### GIVEN INSTRUCTION
Comb the records below for the string "object" and copy each line where it turns up.

### TASK INPUTS
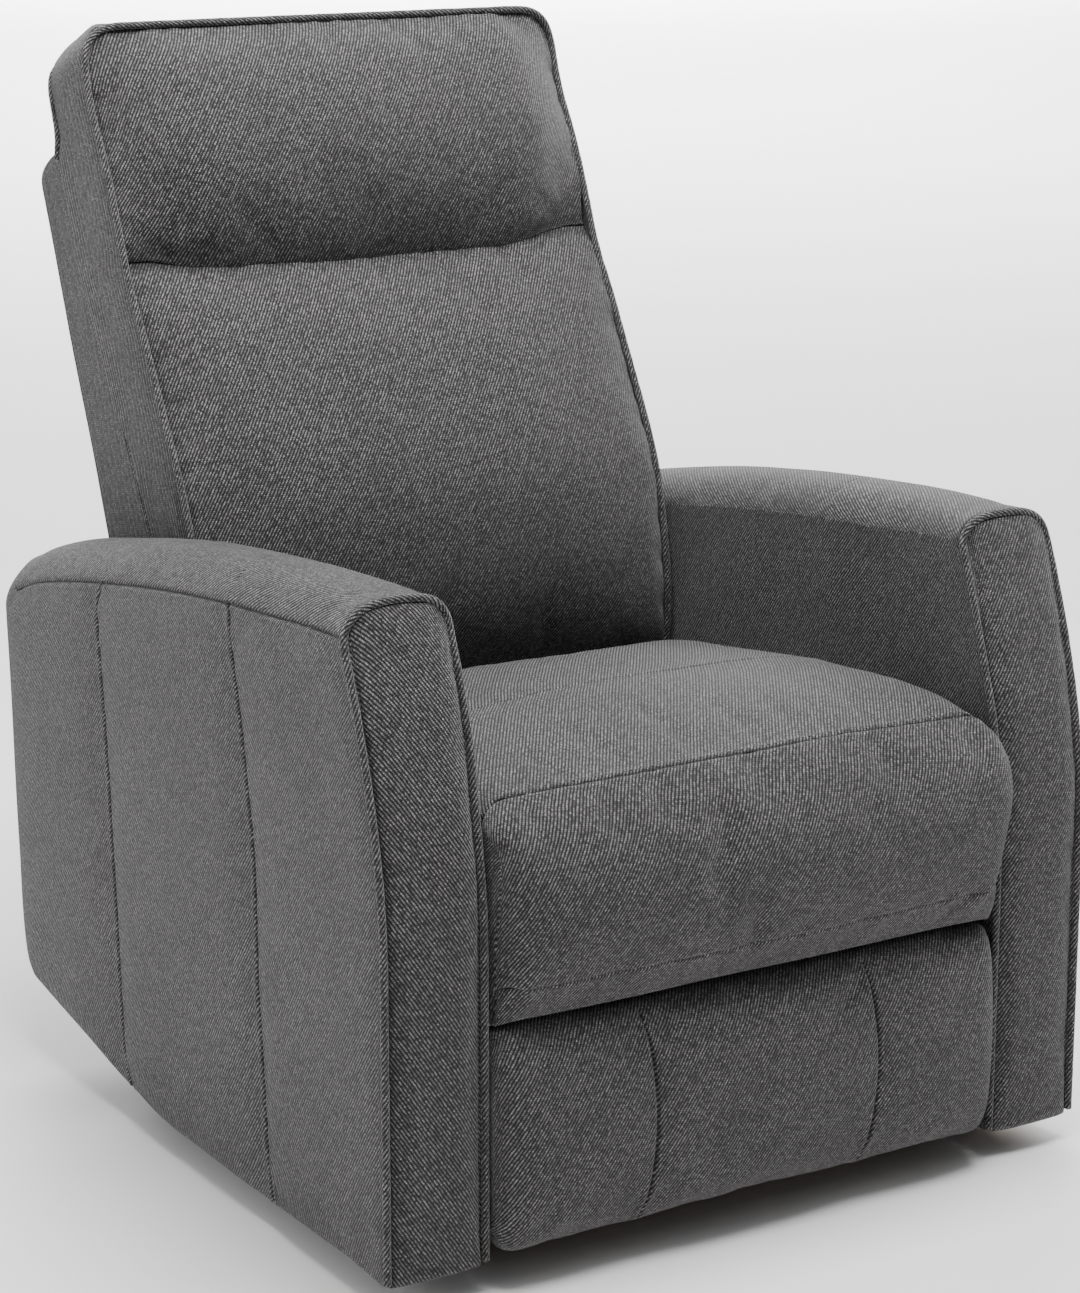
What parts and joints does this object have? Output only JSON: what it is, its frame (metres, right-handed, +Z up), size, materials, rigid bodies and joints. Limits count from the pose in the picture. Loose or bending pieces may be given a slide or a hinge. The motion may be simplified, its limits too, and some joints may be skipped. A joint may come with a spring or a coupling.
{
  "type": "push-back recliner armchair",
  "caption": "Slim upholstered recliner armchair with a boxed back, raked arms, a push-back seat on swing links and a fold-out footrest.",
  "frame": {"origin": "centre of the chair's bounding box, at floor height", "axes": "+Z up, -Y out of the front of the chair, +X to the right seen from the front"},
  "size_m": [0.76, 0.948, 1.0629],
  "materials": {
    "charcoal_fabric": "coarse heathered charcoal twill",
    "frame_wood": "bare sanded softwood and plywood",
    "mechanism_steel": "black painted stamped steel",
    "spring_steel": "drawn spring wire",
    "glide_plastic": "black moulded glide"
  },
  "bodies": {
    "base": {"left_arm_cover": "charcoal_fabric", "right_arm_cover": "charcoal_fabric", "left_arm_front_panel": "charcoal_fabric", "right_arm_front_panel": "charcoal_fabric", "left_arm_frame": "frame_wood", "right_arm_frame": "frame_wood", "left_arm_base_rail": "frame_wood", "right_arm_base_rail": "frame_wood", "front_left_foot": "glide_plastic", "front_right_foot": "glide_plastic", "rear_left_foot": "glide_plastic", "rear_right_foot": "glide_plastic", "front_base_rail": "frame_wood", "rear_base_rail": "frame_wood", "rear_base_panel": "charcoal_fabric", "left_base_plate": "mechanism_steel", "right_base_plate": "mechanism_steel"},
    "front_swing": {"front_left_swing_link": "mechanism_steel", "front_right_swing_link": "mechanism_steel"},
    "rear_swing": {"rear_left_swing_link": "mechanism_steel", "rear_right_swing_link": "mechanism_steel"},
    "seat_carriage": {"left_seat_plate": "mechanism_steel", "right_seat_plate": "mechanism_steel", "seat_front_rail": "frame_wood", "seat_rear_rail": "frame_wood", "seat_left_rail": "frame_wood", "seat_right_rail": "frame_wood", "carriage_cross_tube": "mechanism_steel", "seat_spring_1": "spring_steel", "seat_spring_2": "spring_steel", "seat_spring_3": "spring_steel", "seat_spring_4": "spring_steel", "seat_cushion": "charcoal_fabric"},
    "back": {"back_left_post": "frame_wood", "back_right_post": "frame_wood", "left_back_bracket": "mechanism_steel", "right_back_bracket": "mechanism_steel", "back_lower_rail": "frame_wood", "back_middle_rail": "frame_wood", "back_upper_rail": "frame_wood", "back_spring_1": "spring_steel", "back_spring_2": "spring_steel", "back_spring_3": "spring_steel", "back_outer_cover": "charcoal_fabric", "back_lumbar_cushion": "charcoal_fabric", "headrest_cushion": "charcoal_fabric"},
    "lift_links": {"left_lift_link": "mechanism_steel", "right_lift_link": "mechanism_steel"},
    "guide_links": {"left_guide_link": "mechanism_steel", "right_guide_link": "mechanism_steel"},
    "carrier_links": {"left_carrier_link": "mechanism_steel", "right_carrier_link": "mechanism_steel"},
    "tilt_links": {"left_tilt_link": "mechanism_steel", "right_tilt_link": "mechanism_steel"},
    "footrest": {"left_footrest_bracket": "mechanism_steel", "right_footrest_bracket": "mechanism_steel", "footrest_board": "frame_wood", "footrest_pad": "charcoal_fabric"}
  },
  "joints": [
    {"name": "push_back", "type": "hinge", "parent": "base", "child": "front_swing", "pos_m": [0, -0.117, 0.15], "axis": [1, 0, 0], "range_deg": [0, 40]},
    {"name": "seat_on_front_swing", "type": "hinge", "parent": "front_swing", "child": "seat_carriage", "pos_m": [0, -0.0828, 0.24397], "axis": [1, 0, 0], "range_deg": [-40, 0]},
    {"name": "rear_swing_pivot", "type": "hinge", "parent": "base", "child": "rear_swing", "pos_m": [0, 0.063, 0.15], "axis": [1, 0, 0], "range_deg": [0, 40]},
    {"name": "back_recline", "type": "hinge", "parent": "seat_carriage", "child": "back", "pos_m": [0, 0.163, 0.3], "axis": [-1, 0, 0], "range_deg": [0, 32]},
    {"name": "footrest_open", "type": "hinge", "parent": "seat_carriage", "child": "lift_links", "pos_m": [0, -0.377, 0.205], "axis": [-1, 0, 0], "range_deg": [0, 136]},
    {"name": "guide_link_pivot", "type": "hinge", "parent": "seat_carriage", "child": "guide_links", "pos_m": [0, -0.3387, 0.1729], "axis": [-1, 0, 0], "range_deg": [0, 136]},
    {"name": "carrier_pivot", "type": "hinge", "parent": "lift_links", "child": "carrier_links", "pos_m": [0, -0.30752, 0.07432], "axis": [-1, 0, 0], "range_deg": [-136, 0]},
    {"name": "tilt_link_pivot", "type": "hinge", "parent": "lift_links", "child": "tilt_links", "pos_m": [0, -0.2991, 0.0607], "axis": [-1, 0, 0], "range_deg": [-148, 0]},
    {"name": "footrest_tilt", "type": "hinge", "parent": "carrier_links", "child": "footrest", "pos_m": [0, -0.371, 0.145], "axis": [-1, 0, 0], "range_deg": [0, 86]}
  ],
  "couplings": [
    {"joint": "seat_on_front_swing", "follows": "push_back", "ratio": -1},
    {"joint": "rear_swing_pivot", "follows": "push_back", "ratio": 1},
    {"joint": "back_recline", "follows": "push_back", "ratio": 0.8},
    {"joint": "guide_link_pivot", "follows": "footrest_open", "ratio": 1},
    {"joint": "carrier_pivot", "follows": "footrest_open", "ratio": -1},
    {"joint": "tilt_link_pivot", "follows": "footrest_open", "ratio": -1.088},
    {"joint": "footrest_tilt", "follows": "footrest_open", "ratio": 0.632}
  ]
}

...

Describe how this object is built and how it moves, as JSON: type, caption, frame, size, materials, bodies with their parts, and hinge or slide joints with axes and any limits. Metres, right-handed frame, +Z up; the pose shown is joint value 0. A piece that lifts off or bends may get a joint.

### ANSWER TO THIS PROBLEM
What parts and joints does this object have? Output only JSON: what it is, its frame (metres, right-handed, +Z up), size, materials, rigid bodies and joints. Limits count from the pose in the picture. Loose or bending pieces may be given a slide or a hinge. The motion may be simplified, its limits too, and some joints may be skipped. A joint may come with a spring or a coupling.
Describe how this object is built and how it moves, as JSON: type, caption, frame, size, materials, bodies with their parts, and hinge or slide joints with axes and any limits. Metres, right-handed frame, +Z up; the pose shown is joint value 0. A piece that lifts off or bends may get a joint.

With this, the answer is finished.